Instructions for contributing statistical code

 [PSPP Logo]


| PSPP Home | News | Manual | FAQ | Help wanted! | Contributors | PSPPIRE | GNU Homepage |

PSPP needs more statistical functionality. Though PSPP developers do not mind having to write all such code ourselves, we do not have enough time. So we are asking volunteers to submit statistical code for inclusion in PSPP. We will accept and review submissions of such code from volunteers. Below are guidelines and requirements for authors, and instructions for submitting code.

We need basic, "back-end" statistical routines most. Inserting new statistical functionality requires two steps: Writing the statistical part of the program, then making it run within PSPP. We are asking for volunteers to work on the first task: Writing modules that run statistical procedures, ignorant of PSPP. Most statisticians, even those with plenty of experience programming, will find the task of writing the statistical subroutines difficult enough. The added difficulty of hooking those routines into PSPP, and writing the necessary I/O functions, will likely discourage those statistical programmers. We want to avoid this problem by asking authors to write just the statistical subroutines, then to submit them to us for editing, review and eventual inclusion in PSPP.

Guidelines for contributions

  1. Right now, our greatest need is for basic subroutines for estimation and testing: Logistic regression, Poisson regression, smoothing splines, factor analysis, n-way analysis of variance (including random-effects models), clustering, neural networks, classification and regression trees, non-parametric tests. This list is incomplete, so if the program you want to submit is not listed above, ask us if we would like to include it. If it is something that PSPP lacks, but exists in other statistical software, we probably want to include it.
  2. If you want to submit a more esoteric statistical procedure, for example, one that appeared in a recent journal article but has not yet appeared widely in the statistical literature, please contact us to ask about its inclusion. If it is something users want, we probably would like to include it.
  3. We welcome improvements to existing statistical functionality.
  4. Before you write something to send to us, make sure it is not already part of PSPP.

Requirements for authors

Before submitting your code for inclusion in PSPP, make sure your program satisfies the following requirements:

  1. Include with your subroutines a test program, and directions telling us how to compile and run it on a GNU/Linux system. The whole package must run.
  2. In a comment at the top of at least one of the files, include one or two short paragraphs that describe what the program does.
  3. In a prominent place in your source, include a comment that describes all inputs necessary to your program. Also include a comment that describes all of the program's output.
  4. Include a comment containing a bibliography relevant to your code. This may be necessary for fixing bugs, or altering the code later.
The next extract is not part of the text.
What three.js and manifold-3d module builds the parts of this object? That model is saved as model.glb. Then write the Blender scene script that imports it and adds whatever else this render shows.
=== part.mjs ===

If your submission meets these requirements, a reviewer will check it for correctness, and contact the author to resolve any technical problems.

Guidelines for writing software

The following list is a set of guidelines we would like authors to follow when writing code for PSPP. We will not always reject submissions that do not conform to these guidelines, but submissions that do conform to them will make our job easier.
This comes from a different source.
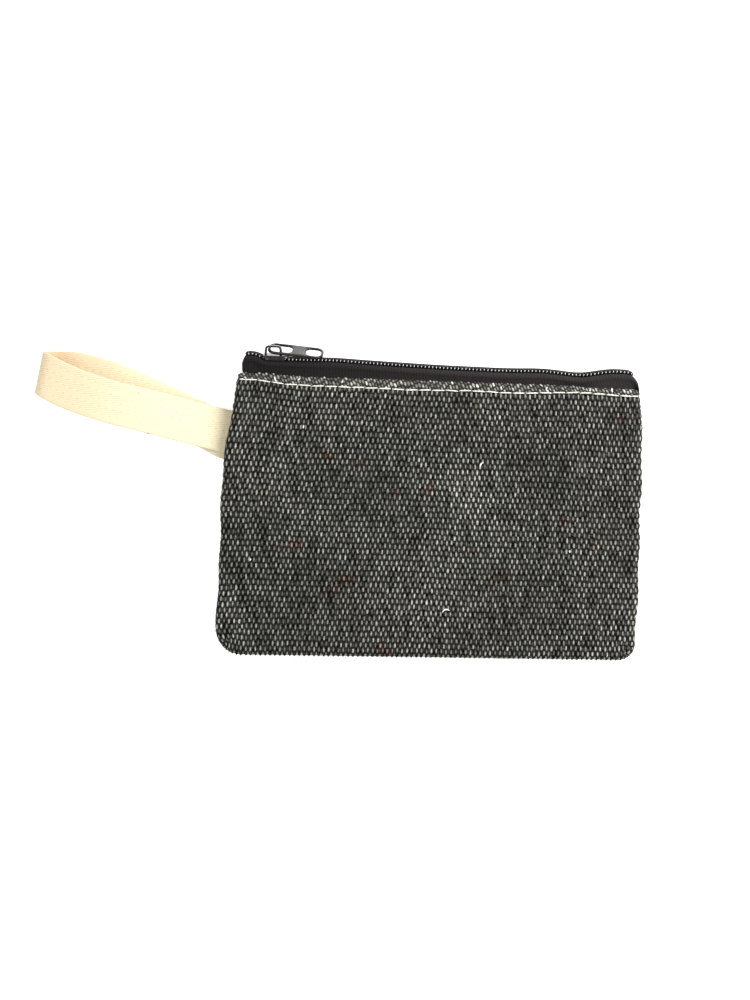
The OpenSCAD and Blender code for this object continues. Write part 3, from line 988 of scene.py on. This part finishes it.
def make_pull_tab(rim, plate):
    u0, v1, long, wide = -0.37, 2.17, 19.3, 7.2
    v0 = v1 - wide
    outer = rounded_box(u0, v0, u0 + long, v1, 2.8)
    near = rounded_box(u0 + 0.95, v0 + 0.95, u0 + 8.4, v1 - 0.95, 1.85)
    far = rounded_box(u0 + 13.2, v0 + 0.95, u0 + long - 0.95, v1 - 0.95, 1.85)
    frame_part = pressed_plate([outer, near[::-1], far[::-1]], -0.45, 0.45, 0.3)
    frame_part.transform(ON_EDGE)
    middle = rounded_box(u0 + 8.9, v0 + 0.75, u0 + 12.7, v1 - 0.75, 0.3)
    panel = pressed_plate([middle], 0.1, 0.5, 0.05)
    panel.transform(ON_EDGE)
    y, z = from_chain(3.66, 0)
    lie = (
        Matrix.Translation((SLIDER_X - SLIDER_TURN_X, y, z))
        @ Matrix.Rotation(CHAIN_ROLL + np.radians(18), 4, "X")
        @ Matrix.Rotation(np.radians(-4), 4, "Y")
        @ Matrix.Rotation(np.radians(-2.4), 4, "Z")
        @ Matrix.Translation((-0.5, 0, 0))
    )
    tab = joined("pull_tab_detailed", [(frame_part, 0), (panel, 1)], [rim, plate], lie)
    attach(tab, "pull")
    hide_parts("pull_tab")


# ---- wrist loop ----

LOOP_PATH = [  # (x, y, z of the tape's middle, heading of its width in degrees)
    (-65.5, 22.4, 3.45, 75), (-72.7, 24.05, 3.45, 75), (-80.0, 25.5, 3.9, 76), (-87.0, 26.9, 4.4, 77),
    (-101.6, 29.9, 5.5, 77), (-112.0, 32.0, 6.2, 76), (-120.5, 34.2, 6.6, 75), (-128.5, 36.8, 6.75, 75),
    (-134.4, 39.4, 6.6, 77), (-137.2, 40.8, 5.6, 80), (-138.4, 41.4, 3.7, 81.5), (-137.4, 41.7, 1.7, 83),
    (-134.2, 41.9, 0.55, 85), (-128.0, 42.0, 0.47, 87), (-121.2, 41.0, 0.47, 79), (-111.7, 38.3, 0.47, 72),
    (-99.0, 33.5, 0.47, 68), (-84.3, 27.3, 0.6, 67), (-77.5, 24.1, 1.5, 68), (-72.7, 21.9, 2.45, 70),
    (-65.5, 19.9, 2.55, 75),
]


def loop_length():
    line = curve_through([p[:3] for p in LOOP_PATH], 900)
    return float(np.linalg.norm(np.diff(line, axis=0), axis=1).sum())


def make_loop(material):
    """The wrist loop: one length of twill tape, folded back on itself and caught in the left seam."""
    rings, across = 430, 68
    line = curve_through(LOOP_PATH, rings)
    centre, heading = line[:, :3], np.radians(line[:, 3])
    width = np.stack([np.cos(heading), np.sin(heading), 0 * heading], axis=1)
    forward = np.gradient(centre, axis=0)
    forward /= np.linalg.norm(forward, axis=1, keepdims=True)
    out = np.cross(forward, width)
    out /= np.linalg.norm(out, axis=1, keepdims=True)
    w = np.linspace(-0.5, 0.5, across)
    edge = np.sqrt(np.clip(1 - (2 * np.abs(w)) ** 14, 0.04, 1))
    travelled = np.linspace(0, loop_length(), rings)[:, None]
    chevron = np.abs(np.mod(w * LOOP_W + 2.5, 5.0) - 2.5)[None, :]
    twill = 0.5 + 0.5 * np.cos(2 * np.pi * (chevron / 0.66 + travelled / 2.6))
    cup = 0.12 * np.sin(travelled / 13) * (2 * w[None, :]) ** 2
    half_t = LOOP_T / 2 * edge[None, :]
    top = cup + half_t + 0.07 * twill * edge
    low = cup - half_t - 0.07 * twill * edge
    base = centre[:, None] + width[:, None] * (w * LOOP_W)[None, :, None]
    upper_face = base + out[:, None] * top[..., None]
    lower_face = base + out[:, None] * low[..., None]
    grid = np.concatenate([upper_face, lower_face[:, ::-1]], axis=1)
    tone = np.concatenate([twill, twill[:, ::-1]], axis=1)
    mesh = grid_mesh("wrist_tape", [grid], [tone], closed=True, caps=True)
    # painted shade: the tape darkens towards the loop's fold at the far left, at half strength on both
    # strands and fully on the lower strand nearest the fold, whose inner face shows there
    inside = smooth(-112, -136, grid[..., 0]) * (np.arange(rings)[:, None] > 0.5 * rings)
    fold_shade = np.maximum(0.5 * smooth(-97, -128, grid[..., 0]), inside)
    set_values(mesh, "fold_shade", [fold_shade])
    tape = new_object("wrist_tape", mesh, material)
    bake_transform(tape)
    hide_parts("wrist_loop", "loop_tail")


make_camera()
make_studio()
canvas = canvas_material()
tape = tape_material()
ivory = thread_material("thread_ivory", (0.70, 0.68, 0.60), (0.85, 0.84, 0.78))
grey = thread_material("thread_grey", (0.45, 0.45, 0.43), (0.72, 0.72, 0.70))
gunmetal = metal_material("gunmetal", (0.008, 0.008, 0.008), (0.018, 0.018, 0.017), 0.17, 0.5)
# painted reflection: the tab's middle plate is the rim's gunmetal, coloured a lighter grey-olive for the
# bright surroundings it reflects
plate_painted_reflection_metal = metal_material("gunmetal_satin_painted_reflection", (0.055, 0.055, 0.046), (0.08, 0.08, 0.068), 0.5, 0.2)
make_canvas(canvas)
make_seams(canvas)
make_topstitch(ivory)
make_slubs(ivory)
make_zipper(tape, coil_material(), grey)
make_zipper_end(-1, "left", tape)
make_zipper_end(1, "right", tape)
make_slider(gunmetal)
make_pull_tab(gunmetal, plate_painted_reflection_metal)
make_loop(twill_material())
Remember that we will have to modify the submitted program substantially to make it run inside PSPP. These modifications may take a lot of work, so following the guidelines below could speed up inclusion a lot.

  1. When possible, please follow the GNU coding standards.
  2. Please use the GNU Scientific Library (GSL) when appropriate. GSL supports linear algebra, functions for computing probabilities and related values, random number generators, optimization, and much more. So there is no need to write, for example, your own functions for computing the gamma density.
  3. Please write a struct to store the results of your routines, along with some accessor functions for that struct. For example, the PSPP linear regression library has a "pspp_linreg_cache" which holds information about the fitted model including parameter estimates, mean squared error, and pointers to functions to compute predicted values and residuals.
  4. Include with your program a file that describes how one should use the program, from the viewpoint of a PSPP user. The format of this file should be either plain text or Texinfo. We will use this file to create a chapter in the PSPP user's manual.
  5. Please write your program in C if you can.

Submission and review

To submit your code, go to http://savannah.gnu.org/projects/pspp/ and open a new task. Include your source files as an archive, and assign the task to jstover. If your submission meets the requirements above, it will be reviewed and you will contacted later about its status. Remember to give us your email address so we can contact you.

If your submission is accepted for inclusion in PSPP, you, and possibly your employer, will have to assign copyright to the Free Software Foundation to allow us to include your program.